### GOAL
Transcribe all records exactly.
==================================================
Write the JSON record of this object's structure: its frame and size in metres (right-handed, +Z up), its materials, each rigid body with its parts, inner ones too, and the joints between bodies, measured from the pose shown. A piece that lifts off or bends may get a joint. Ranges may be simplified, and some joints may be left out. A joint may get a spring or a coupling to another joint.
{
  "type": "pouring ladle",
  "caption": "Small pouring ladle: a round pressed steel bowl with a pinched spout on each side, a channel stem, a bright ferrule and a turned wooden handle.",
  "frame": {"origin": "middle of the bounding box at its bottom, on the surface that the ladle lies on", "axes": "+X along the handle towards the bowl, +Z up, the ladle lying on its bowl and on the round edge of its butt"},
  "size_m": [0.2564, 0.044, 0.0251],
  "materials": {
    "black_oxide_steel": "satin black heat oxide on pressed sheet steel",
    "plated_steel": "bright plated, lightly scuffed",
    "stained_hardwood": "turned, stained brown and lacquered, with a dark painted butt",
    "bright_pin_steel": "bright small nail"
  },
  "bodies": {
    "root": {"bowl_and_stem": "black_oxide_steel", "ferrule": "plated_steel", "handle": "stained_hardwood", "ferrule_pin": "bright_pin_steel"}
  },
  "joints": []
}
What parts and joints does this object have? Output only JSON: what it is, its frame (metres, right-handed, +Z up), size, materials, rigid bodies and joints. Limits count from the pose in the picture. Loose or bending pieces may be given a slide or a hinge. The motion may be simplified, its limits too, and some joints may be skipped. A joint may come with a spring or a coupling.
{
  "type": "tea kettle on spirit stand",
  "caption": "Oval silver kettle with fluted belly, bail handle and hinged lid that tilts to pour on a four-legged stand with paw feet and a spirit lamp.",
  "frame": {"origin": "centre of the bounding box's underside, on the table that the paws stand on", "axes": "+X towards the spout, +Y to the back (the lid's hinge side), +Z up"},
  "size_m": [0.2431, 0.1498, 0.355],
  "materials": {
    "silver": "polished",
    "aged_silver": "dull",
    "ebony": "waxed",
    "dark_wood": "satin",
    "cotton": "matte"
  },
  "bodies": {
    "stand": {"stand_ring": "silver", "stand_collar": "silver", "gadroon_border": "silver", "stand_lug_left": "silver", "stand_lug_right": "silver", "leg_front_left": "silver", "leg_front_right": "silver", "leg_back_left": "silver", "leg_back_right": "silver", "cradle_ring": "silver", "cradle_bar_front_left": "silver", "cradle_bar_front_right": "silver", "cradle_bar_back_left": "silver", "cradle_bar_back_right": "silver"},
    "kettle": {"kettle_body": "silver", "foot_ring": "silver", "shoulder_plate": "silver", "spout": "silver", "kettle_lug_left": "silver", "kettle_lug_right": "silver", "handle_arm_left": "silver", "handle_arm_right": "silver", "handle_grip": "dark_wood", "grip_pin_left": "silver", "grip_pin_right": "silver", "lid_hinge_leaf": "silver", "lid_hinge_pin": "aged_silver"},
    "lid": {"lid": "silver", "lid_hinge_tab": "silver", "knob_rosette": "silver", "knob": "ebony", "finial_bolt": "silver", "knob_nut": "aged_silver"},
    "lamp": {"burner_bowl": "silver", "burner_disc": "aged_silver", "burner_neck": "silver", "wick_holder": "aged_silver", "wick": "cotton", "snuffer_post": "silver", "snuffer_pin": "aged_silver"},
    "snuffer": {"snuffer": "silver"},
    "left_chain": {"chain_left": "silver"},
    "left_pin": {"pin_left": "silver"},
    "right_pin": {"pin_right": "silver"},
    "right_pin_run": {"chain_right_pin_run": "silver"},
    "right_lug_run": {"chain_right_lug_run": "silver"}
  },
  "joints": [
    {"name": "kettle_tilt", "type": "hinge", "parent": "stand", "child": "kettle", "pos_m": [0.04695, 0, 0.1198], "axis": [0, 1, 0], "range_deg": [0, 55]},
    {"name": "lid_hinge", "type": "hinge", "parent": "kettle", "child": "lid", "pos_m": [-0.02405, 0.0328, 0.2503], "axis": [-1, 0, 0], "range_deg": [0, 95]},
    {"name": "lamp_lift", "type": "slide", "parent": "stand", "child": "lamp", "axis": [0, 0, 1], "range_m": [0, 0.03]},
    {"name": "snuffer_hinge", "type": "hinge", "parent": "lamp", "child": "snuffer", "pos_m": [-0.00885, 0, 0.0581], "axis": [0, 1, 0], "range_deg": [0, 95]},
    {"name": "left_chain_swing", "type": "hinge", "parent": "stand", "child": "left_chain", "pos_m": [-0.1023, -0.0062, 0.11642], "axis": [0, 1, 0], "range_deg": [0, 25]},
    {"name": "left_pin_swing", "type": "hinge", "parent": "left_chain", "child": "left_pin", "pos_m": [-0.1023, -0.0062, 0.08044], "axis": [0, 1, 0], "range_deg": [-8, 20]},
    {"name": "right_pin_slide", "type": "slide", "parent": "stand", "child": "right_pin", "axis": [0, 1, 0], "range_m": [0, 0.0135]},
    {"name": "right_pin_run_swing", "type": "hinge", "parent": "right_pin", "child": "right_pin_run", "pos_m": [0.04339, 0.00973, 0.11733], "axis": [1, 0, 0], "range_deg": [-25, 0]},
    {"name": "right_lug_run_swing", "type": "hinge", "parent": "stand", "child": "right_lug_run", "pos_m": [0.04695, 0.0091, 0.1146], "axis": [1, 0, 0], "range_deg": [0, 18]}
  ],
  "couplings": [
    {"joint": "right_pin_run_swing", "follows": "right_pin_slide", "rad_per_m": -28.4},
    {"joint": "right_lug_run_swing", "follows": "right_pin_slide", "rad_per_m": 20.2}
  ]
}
==================================================
### ANSWER TO THIS TASK
Write the JSON record of this object's structure: its frame and size in metres (right-handed, +Z up), its materials, each rigid body with its parts, inner ones too, and the joints between bodies, measured from the pose shown. A piece that lifts off or bends may get a joint. Ranges may be simplified, and some joints may be left out. A joint may get a spring or a coupling to another joint.
{
  "type": "pouring ladle",
  "caption": "Small pouring ladle: a round pressed steel bowl with a pinched spout on each side, a channel stem, a bright ferrule and a turned wooden handle.",
  "frame": {"origin": "middle of the bounding box at its bottom, on the surface that the ladle lies on", "axes": "+X along the handle towards the bowl, +Z up, the ladle lying on its bowl and on the round edge of its butt"},
  "size_m": [0.2564, 0.044, 0.0251],
  "materials": {
    "black_oxide_steel": "satin black heat oxide on pressed sheet steel",
    "plated_steel": "bright plated, lightly scuffed",
    "stained_hardwood": "turned, stained brown and lacquered, with a dark painted butt",
    "bright_pin_steel": "bright small nail"
  },
  "bodies": {
    "root": {"bowl_and_stem": "black_oxide_steel", "ferrule": "plated_steel", "handle": "stained_hardwood", "ferrule_pin": "bright_pin_steel"}
  },
  "joints": []
}
What parts and joints does this object have? Output only JSON: what it is, its frame (metres, right-handed, +Z up), size, materials, rigid bodies and joints. Limits count from the pose in the picture. Loose or bending pieces may be given a slide or a hinge. The motion may be simplified, its limits too, and some joints may be skipped. A joint may come with a spring or a coupling.
{
  "type": "tea kettle on spirit stand",
  "caption": "Oval silver kettle with fluted belly, bail handle and hinged lid that tilts to pour on a four-legged stand with paw feet and a spirit lamp.",
  "frame": {"origin": "centre of the bounding box's underside, on the table that the paws stand on", "axes": "+X towards the spout, +Y to the back (the lid's hinge side), +Z up"},
  "size_m": [0.2431, 0.1498, 0.355],
  "materials": {
    "silver": "polished",
    "aged_silver": "dull",
    "ebony": "waxed",
    "dark_wood": "satin",
    "cotton": "matte"
  },
  "bodies": {
    "stand": {"stand_ring": "silver", "stand_collar": "silver", "gadroon_border": "silver", "stand_lug_left": "silver", "stand_lug_right": "silver", "leg_front_left": "silver", "leg_front_right": "silver", "leg_back_left": "silver", "leg_back_right": "silver", "cradle_ring": "silver", "cradle_bar_front_left": "silver", "cradle_bar_front_right": "silver", "cradle_bar_back_left": "silver", "cradle_bar_back_right": "silver"},
    "kettle": {"kettle_body": "silver", "foot_ring": "silver", "shoulder_plate": "silver", "spout": "silver", "kettle_lug_left": "silver", "kettle_lug_right": "silver", "handle_arm_left": "silver", "handle_arm_right": "silver", "handle_grip": "dark_wood", "grip_pin_left": "silver", "grip_pin_right": "silver", "lid_hinge_leaf": "silver", "lid_hinge_pin": "aged_silver"},
    "lid": {"lid": "silver", "lid_hinge_tab": "silver", "knob_rosette": "silver", "knob": "ebony", "finial_bolt": "silver", "knob_nut": "aged_silver"},
    "lamp": {"burner_bowl": "silver", "burner_disc": "aged_silver", "burner_neck": "silver", "wick_holder": "aged_silver", "wick": "cotton", "snuffer_post": "silver", "snuffer_pin": "aged_silver"},
    "snuffer": {"snuffer": "silver"},
    "left_chain": {"chain_left": "silver"},
    "left_pin": {"pin_left": "silver"},
    "right_pin": {"pin_right": "silver"},
    "right_pin_run": {"chain_right_pin_run": "silver"},
    "right_lug_run": {"chain_right_lug_run": "silver"}
  },
  "joints": [
    {"name": "kettle_tilt", "type": "hinge", "parent": "stand", "child": "kettle", "pos_m": [0.04695, 0, 0.1198], "axis": [0, 1, 0], "range_deg": [0, 55]},
    {"name": "lid_hinge", "type": "hinge", "parent": "kettle", "child": "lid", "pos_m": [-0.02405, 0.0328, 0.2503], "axis": [-1, 0, 0], "range_deg": [0, 95]},
    {"name": "lamp_lift", "type": "slide", "parent": "stand", "child": "lamp", "axis": [0, 0, 1], "range_m": [0, 0.03]},
    {"name": "snuffer_hinge", "type": "hinge", "parent": "lamp", "child": "snuffer", "pos_m": [-0.00885, 0, 0.0581], "axis": [0, 1, 0], "range_deg": [0, 95]},
    {"name": "left_chain_swing", "type": "hinge", "parent": "stand", "child": "left_chain", "pos_m": [-0.1023, -0.0062, 0.11642], "axis": [0, 1, 0], "range_deg": [0, 25]},
    {"name": "left_pin_swing", "type": "hinge", "parent": "left_chain", "child": "left_pin", "pos_m": [-0.1023, -0.0062, 0.08044], "axis": [0, 1, 0], "range_deg": [-8, 20]},
    {"name": "right_pin_slide", "type": "slide", "parent": "stand", "child": "right_pin", "axis": [0, 1, 0], "range_m": [0, 0.0135]},
    {"name": "right_pin_run_swing", "type": "hinge", "parent": "right_pin", "child": "right_pin_run", "pos_m": [0.04339, 0.00973, 0.11733], "axis": [1, 0, 0], "range_deg": [-25, 0]},
    {"name": "right_lug_run_swing", "type": "hinge", "parent": "stand", "child": "right_lug_run", "pos_m": [0.04695, 0.0091, 0.1146], "axis": [1, 0, 0], "range_deg": [0, 18]}
  ],
  "couplings": [
    {"joint": "right_pin_run_swing", "follows": "right_pin_slide", "rad_per_m": -28.4},
    {"joint": "right_lug_run_swing", "follows": "right_pin_slide", "rad_per_m": 20.2}
  ]
}